Ci piłkarze, oprócz tego, że oczywiście muszą mieć odpowiednie nastawienie mentalne, potrafią też dobrze kopać futbolówkę. Jest kilku kluczowych zawodników, na których opiera się skład. Najistotniejszy jest środek pola. Okupują go Ruben Neves i Joao Moutinho. To duet kompletny. Neves jest młodym chłopakiem, który wprowadza mnóstwo świeżości do gry i dysponuje talentem na skalę światową. Przez niego lub dzięki niemu prawdopodobnie nie zabawi już długo w składzie Wilków. Potrafi dograć piłkę na kilkadziesiąt metrów, jak i z takiej odległości strzelić gola. Ten gość jest niebezpieczny w każdym rejonie boiska. Mało tego, już jest dużo sprytniejszy od swoich znacznie bardziej doświadczonych kolegów. Jednakże tym, który jest najbardziej odpowiedzialny za myślenie, dzięki czemu Neves może sobie czasem poszaleć, jest właśnie Moutinho. Doświadczony Portugalczyk był dokładnie taki sam, jak Ruben, gdy był młodszy i grał jeszcze w Sportingu. Patrząc na nich w duecie możemy więc odnieść wrażenie, że oglądamy tego samego zawodnika, który przeniósł się w czasie i postanowił zagrać ze sobą w piłkę. Poza nimi, Espirito Santo pokłada swoje siły w skrzydłach. Dlatego właśnie zadbał, by mieć kilku takich piłkarzy o pożądanej przez siebie charakterystyce. W składzie jest przecież dynamiczny Adama Traore, dynamiczny Helder Costa, dynamiczny Diogo Jota i dynamiczny Ivan Cavaleiro. Nie możemy więc dziwić się, że defensywy rywali dosłownie eksplodują po kontakcie z nimi.

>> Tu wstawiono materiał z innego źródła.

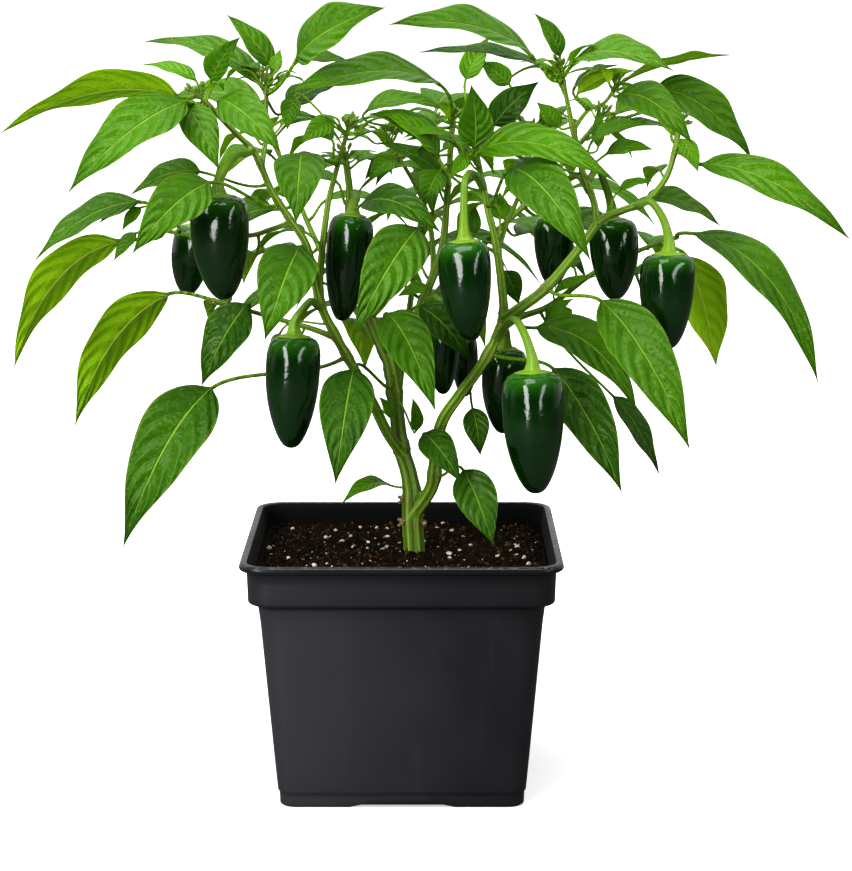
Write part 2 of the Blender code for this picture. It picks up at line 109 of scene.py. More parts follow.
# %% Pods
PEPPERS = (
    ("pepper_1", "left_branch", 0.84, ((-80, -42, 326), (-86, -44, 319)), (-89, -44, 306),
     (-87, -46, 255), 14.6),
    ("pepper_2", "left_middle_twig", 0.64, ((-99, -6, 293), (-102, 4, 293)), (-105, 10, 286),
     (-111, 14, 250), 10.5),
    ("pepper_3", "left_branch", 0.44, ((-45, -35, 253), (-50, -42, 248)), (-53, -43, 237),
     (-55, -46, 181), 13.6),
    ("pepper_4", "left_leader", 0.87, ((-24, 12, 303), (-23, 2, 301)), (-25, -3, 293),
     (-31, -5, 239), 11.5),
    ("pepper_5", "right_leader", 0.91, ((35, -30, 316), (31, -48, 313)), (31, -54, 285),
     (34, -56, 236), 13.0),
    ("pepper_6", "right_leader", 0.54, ((55, -42, 245), (60, -58, 240)), (64, -62, 222),
     (66, -66, 162), 15.0),
    ("pepper_7", "right_upper_branch", 0.23, ((88, -8, 313), (81, 6, 307)), (77, 10, 291),
     (77, 12, 255), 10.5),
    ("pepper_8", "right_upper_branch", 0.3, ((98, -16, 317), (103, -8, 306)), (106, -4, 291),
     (108, -6, 250), 12.5),
    ("pepper_9", "right_branch", 0.68, ((122, -42, 303), (128, -45, 295)), (131, -46, 278),
     (131, -48, 231), 13.4),
    ("pepper_10", "right_leader", 0.48, ((50, 2, 235), (53, 8, 232)), (53, 10, 223),
     (52, 12, 178), 11.5),
    ("pepper_11", "centre_leader", 0.38, ((17, 24, 248), (21, 20, 243)), (21, 20, 231),
     (21, 22, 197), 8.6),
    ("pepper_12", "back_right_branch", 0.14, ((27, 54, 243), (30, 58, 236)), (31, 60, 225),
     (33, 62, 189), 7.6),
)

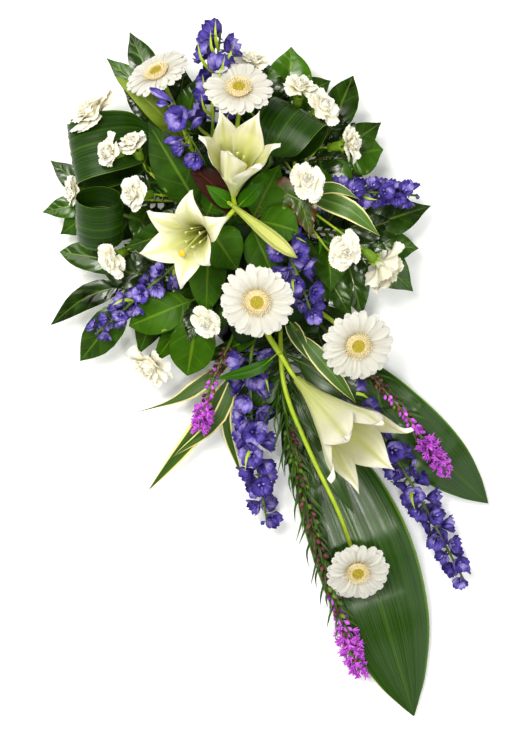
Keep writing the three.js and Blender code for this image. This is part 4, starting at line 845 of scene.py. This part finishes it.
def lilyFlower(name, spec):
    shape = Shape()
    base, axis = np.array(spec["at"], float), facing(spec["azimuth"], spec["tilt"])
    length, reach = spec["length"], spec["reach"]
    u, w = crossAxes(axis)
    for k in range(6):
        angle = math.radians(spec["turn"] + 60 * k)
        tepal(shape, base, axis, u, w, angle, k % 2 == 0, k == spec["upright"], spec, *spec["bent"].get(k, [1, 0]))
    foot = base + axis * 4
    for k in range(6):
        out = spokeAt(u, w, math.radians(60 * k + 30))
        tip = base + axis * length * stamenForm["long"] * dice.uniform(0.94, 1.0) + out * reach * stamenForm["out"]
        shape.tube(route([foot + out, foot + (tip - foot) * 0.5 + out * 1.5, tip], 12), stamenForm["filament"], 6, 1)
        across = unit(np.cross(out, axis) + 0.5 * axis) * stamenForm["anther"] / 2
        shape.bead(tip - across, tip + across, 1.1, 6, 7, 1, 0.9)
    style = base + axis * length * stamenForm["style"] + np.array(spec["styleShift"])
    shape.tube(route([foot, base + axis * length * 0.5, style], 8), np.linspace(1.4, 1.1, 8), 8, 1, 0.3)
    stigma = [(0.1, -2), (2.2, -1.6), (3.8, 0), (3.9, 1.5), (2.6, 2.8), (0.1, 3.2)]
    shape.turned(stigma, style, axis, 18, 2, 0.9, 3, 0.12)
    ovary = [(0.1, -1.5), (reach * 0.06, -0.8), (reach * 0.075, 3), (0.1, 5)]
    shape.turned(ovary, base, axis, 12, 1, 0.2, 3, 0.1)
    shape.make(name + "_flower", "ivoryTepal lilyFilament goldStigma " + spec["back"], name)


for name, spec in lilies.items():
    lilyFlower(name, spec)

# Lily stems: one carries two open flowers and a long closed bud, the other the flower of the tail
lilyStems = {
    "lily_stem_head": {
        "trunk": [[-15, 32, 45], [-12, 33, 92], [-11, 36, 122]],
        "flowers": ["lily_1", "lily_2"],
        "bud": {"from": [-19, 41, 148], "to": [61, -26, 178], "radius": 7.84},
        "leaves": [leaf(0.96, 20, [-46, 62, 140]), leaf(0.92, 20, [24, 68, 136])],
    },
    "lily_stem_tail": {
        "trunk": [[25, -74, 50], [26, -110, 92], [42, -137, 100]],
        "flowers": ["lily_3"],
        "leaves": [leaf(0.97, 16, [15, -154, 106], [-36, -167, 92]),
                   leaf(0.6, 20, [-20, -130, 51], [-70, -149, 44], slot=4)],
    },
}
lilyStemForm = {"trunk": 3.6, "neck": (3.0, 2.6), "budStalk": 2.2}
budProfile = [[0, 0.16], [0.12, 0.36], [0.32, 0.62], [0.56, 0.95], [0.7, 1], [0.84, 0.78], [0.95, 0.34], [1, 0.02]]

for name, spec in lilyStems.items():
    shape = Shape()
    trunk = route(spec["trunk"], 20)
    shape.tube(trunk, lilyStemForm["trunk"], 12, 0)
    for flower in spec["flowers"]:
        seat = np.array(lilies[flower]["at"], float)
        axis = facing(lilies[flower]["azimuth"], lilies[flower]["tilt"])
        neck = route([trunk[-1], seat - axis * 7, seat], 14)
        shape.tube(neck, np.linspace(*lilyStemForm["neck"], len(neck)), 10, 0, 0.7)
    if "bud" in spec:
        foot, tip = np.array(spec["bud"]["from"], float), np.array(spec["bud"]["to"], float)
        stalk = route([trunk[-1], foot - up * 3, foot + (tip - foot) * 0.06], 14)
        shape.tube(stalk, lilyStemForm["budStalk"], 8, 0, 0.7)
        rings = [(r * spec["bud"]["radius"], t * np.linalg.norm(tip - foot)) for t, r in route(budProfile, 30)]
        shape.turned(rings, foot, unit(tip - foot), 36, 3, 0.5, 6, 0.12)
    for one in spec["leaves"]:
        slot = one.get("slot", 1)
        addLeaf(shape, trunk, **{"outline": "lance", "stalk": 0, "under": slot, "slot": slot, **one})
    shape.make(name + "_green", "freshStem lilyLeaf stem lilyBud satinGreen", name)
print("lilies", len(lilies))

# Spray carnations: frilled petals in five layers, each bloom in its own calyx on a branching stem
carnations = {  # long: which way and how far the bloom is drawn out
    1: {"at": [-184, 154, 90], "azimuth": 143, "tilt": 52, "diameter": 60, "long": [38, 1.35]},
    2: {"at": [-162, 103, 126], "azimuth": 172, "tilt": 46, "diameter": 40, "long": [80, 1.1]},
    3: {"at": [-134, 113, 128], "azimuth": 120, "tilt": 48, "diameter": 38, "long": [30, 1.15]},
    4: {"at": [-132, 52, 138], "azimuth": 182, "tilt": 40, "diameter": 44, "long": [95, 1.12]},
    5: {"at": [-208, 60, 76], "azimuth": 170, "tilt": 60, "diameter": 36, "long": [100, 1.2]},
    6: {"at": [-161, -24, 98], "azimuth": 215, "tilt": 40, "diameter": 40, "long": [-60, 1.22]},
    7: {"at": [-116, -151, 66], "azimuth": 235, "tilt": 52, "diameter": 56, "long": [-40, 1.2]},
    8: {"at": [-47, -100, 126], "azimuth": 250, "tilt": 24, "diameter": 38, "long": [-50, 1.22]},
    9: {"at": [8, 214, 104], "azimuth": 75, "tilt": 62, "diameter": 40, "long": [0, 1.1]},
    10: {"at": [66, 182, 112], "azimuth": 80, "tilt": 50, "diameter": 42, "long": [-20, 1.12]},
    11: {"at": [94, 158, 116], "azimuth": 40, "tilt": 42, "diameter": 46, "long": [-60, 1.18]},
    12: {"at": [128, 113, 108], "azimuth": 5, "tilt": 62, "diameter": 39, "long": [100, 1.2]},
    13: {"at": [73, 64, 168], "azimuth": 60, "tilt": 12, "diameter": 46, "long": [95, 1.2]},
    14: {"at": [116, -17, 142], "azimuth": -10, "tilt": 18, "diameter": 46, "long": [80, 1.2]},
    15: {"at": [168, -34, 94], "azimuth": -38, "tilt": 116, "diameter": 62, "long": [52, 1.1]},
}
touching = {"carnation_pair_left": [2, 3], "carnation_pair_right": [10, 11]}  # blooms that press together
frillLayers = [  # share of the radius reached, height there, petals, half width as a share of the radius
    {"reach": 1.04, "high": -0.1, "petals": 5, "half": 0.62},
    {"reach": 0.86, "high": 0.18, "petals": 5, "half": 0.56},
    {"reach": 0.6, "high": 0.4, "petals": 5, "half": 0.5},
    {"reach": 0.3, "high": 0.52, "petals": 4, "half": 0.42},
    {"reach": 0.12, "high": 0.56, "petals": 3, "half": 0.3},
]
calyxForm = {"length": 20, "radius": 6.2, "foot": 2.0, "back": -0.62, "bend": 12, "trunk": 2.1, "side": 1.5}


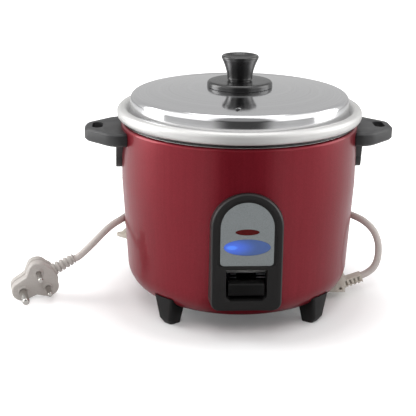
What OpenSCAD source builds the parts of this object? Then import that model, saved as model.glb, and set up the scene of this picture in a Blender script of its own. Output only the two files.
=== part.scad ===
// Rice cooker with a lift-out pan, a loose lid and a magnetic thermostat switch.
// Origin: on the vertical axis at the level of the feet. +Z is up and the front faces -Y.

/* [Shell] */
// Outer radius of the shell at its upper, straight part
shell_r = 111.2; // [108:0.2:114]
// How much narrower the shell is at its bottom
shell_taper = 4.7; // [2:0.1:8]
// Height at which the shell's taper ends
shell_taper_z = 123; // [100:1:140]
// Radius of the shell's bottom corner
shell_corner_r = 26.6; // [20:0.2:30]
// Radius of the shell's rolled top edge
shell_edge_r = 3; // [2:0.5:4]
// Height of the shell's underside above the floor
shell_bottom_z = 15; // [13:0.5:17]
// Height of the top of the shell
shell_top_z = 178; // [174:1:184]
// Thickness of the shell's sheet steel
shell_wall = 0.8; // [0.6:0.1:1.2]

/* [Pan and well] */
// From the shell's outside in to the pan's wall
pan_gap = 11.7; // [10:0.1:14]
// Thickness of the pan's wall
pan_wall = 1.5; // [1:0.1:2]
// Height of the pan's underside above the floor
pan_bottom_z = 82; // [80:0.5:86]
// Radius of the pan's bottom corner
pan_corner_r = 16; // [10:1:22]
// Radius of the pan's rolled rim
rim_bead_r = 4.7; // [3.5:0.1:5]
// Width of the rim outside the pan's wall
rim_w = 15.5; // [14:0.5:18]
// Gap between the pan's wall and the well's liner
liner_gap = 2.3; // [1.5:0.1:3]
// Thickness of the liner
liner_wall = 0.8; // [0.6:0.1:1.2]
// Height of the black ring under the rim
ring_h = 2.2; // [1.5:0.1:4]
// How far the black ring stays inside the shell's outside
ring_inset = 1.6; // [1:0.1:3]

/* [Lid] */
// Height of the lid's side wall
lid_wall_h = 17.5; // [12:0.5:20]
// How far the lid's flat top stays inside the pan's wall
lid_step = 1.5; // [0.5:0.1:4]
// Gap between the lid's lip and the rim's bead
lid_lip_gap = 1.2; // [1:0.1:2]
// Rise of the lid's centre above the edge of its top
lid_dome = 3; // [1:0.5:8]
// Thickness of the lid
lid_wall = 0.8; // [0.6:0.1:1.5]
// Radius of the steam hole in the lid
steam_hole_r = 2; // [1:0.25:4]
// Distance of the steam hole from the axis
steam_hole_at = 73; // [50:1:85]

/* [Knob] */
// Radius of the knob's base disc
knob_base_r = 30.7; // [26:0.1:36]
// Thickness of the knob's base disc
knob_base_h = 9; // [6:0.5:12]
// Radius of the grip's neck
knob_neck_r = 11.7; // [9:0.1:14]
// Radius of the grip's top
knob_top_r = 17.3; // [14:0.1:20]
// Height of the grip
knob_grip_h = 23.6; // [18:0.2:30]

/* [Handles] */
// How far a handle stands out from the shell
handle_out = 34.3; // [28:0.1:42]
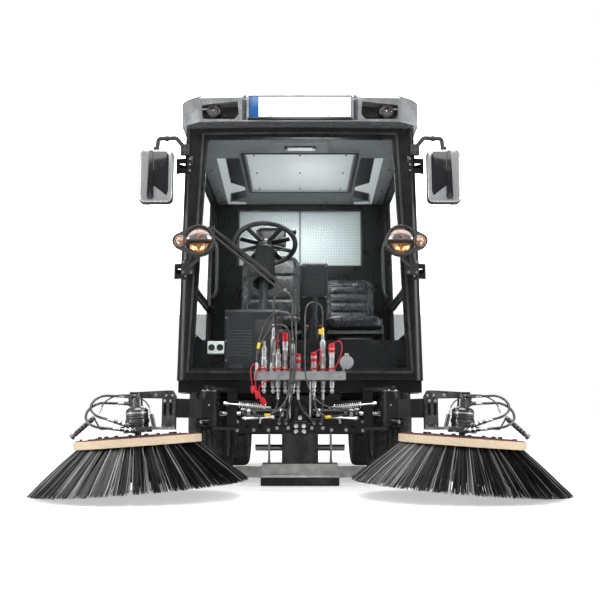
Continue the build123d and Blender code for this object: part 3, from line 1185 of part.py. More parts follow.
def valve_block():
    """Hydraulic manifold on the beam: a stepped block, two side blocks and their port fittings."""
    z0 = BEAM_Z0 - 8
    body = block(-VALVE_HALF, VALVE_HALF, BEAM_Y - VALVE_DEPTH, BEAM_Y, z0, z0 + 66)
    body += block(-VALVE_HALF + 6, VALVE_HALF - 6, BEAM_Y - VALVE_DEPTH + 10, BEAM_Y, z0 + 60, BEAM_Z1 + 22)
    body = chamfer(body.edges().filter_by(Axis.X).group_by(Axis.Y)[0], 3)
    for x in (-14, 0, 14):
        body += bar((x, BEAM_Y - VALVE_DEPTH, z0 + 12), (x, BEAM_Y - VALVE_DEPTH - 5, z0 + 12), 4)
    side = block(VALVE_HALF + 12, VALVE_HALF + 82, BEAM_Y - 36, BEAM_Y, BEAM_Z0 + 12, BEAM_Z1)
    side = chamfer(side.edges().filter_by(Axis.X).group_by(Axis.Y)[0], 3)
    side += bar((VALVE_HALF, BEAM_Y - 18, BEAM_Z0 + 40), (VALVE_HALF + 14, BEAM_Y - 18, BEAM_Z0 + 40), 9)
    for x, z in VALVE_PORTS:
        side += bar((x, BEAM_Y - 36, z), (x, BEAM_Y - 36 - PORT_L, z), PORT_R)
        side += bar((x, BEAM_Y - 38, z), (x, BEAM_Y - 48, z), PORT_R + 4)
    return body + both_sides(side)


def swing_barrels():
    """Barrels of the two brush swing cylinders, lying on the beam, each with its gland and oil port."""
    y = ARM_PIN_Y + SWING_LEVER
    tube = bar((60, y, SWING_Z), (272, y, SWING_Z), SWING_BARREL_R)
    tube += bar((258, y, SWING_Z), (282, y, SWING_Z), SWING_BARREL_R + 3)
    for x in (75.0, 232.0):
        tube += block(x, x + 24, y - 14, BEAM_Y + BEAM_T, BEAM_Z1, SWING_Z)
    port_y = y - SWING_BARREL_R
    for x in SWING_PORT_X:
        tube += bar((x, y, SWING_Z), (x, port_y - PORT_L, SWING_Z), PORT_R)
        tube += bar((x, y, SWING_Z), (x, port_y - 10, SWING_Z), PORT_R + 4)
    tube -= bar((110, y, SWING_Z), (290, y, SWING_Z), SWING_ROD_R + PIN_PLAY)
    return both_sides(tube)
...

Teraz widzicie, jak misterny plan wprowadził w życie Portugalczyk. To coś, co rzadko widzi się w dzisiejszym futbolu. Menedżerowie sprowadzają nowych zawodników patrząc zwykle tylko na formę i umiejętności, podczas gdy Espirito Santo chciał, by spełniali oni konkretne kryteria. Uwierzył, że jeśli takich znajdzie, uda mu się odnieść sukces, a potem, co w tym przypadku najważniejsze, wpoił im tą wiarę. Teraz niesieni nią piłkarze Wolverhampton opuszczą się na koniec sezonu gdzieś w pierwszej siódemce. Dlatego przypomnę jeszcze raz, rozmiar S poproszę.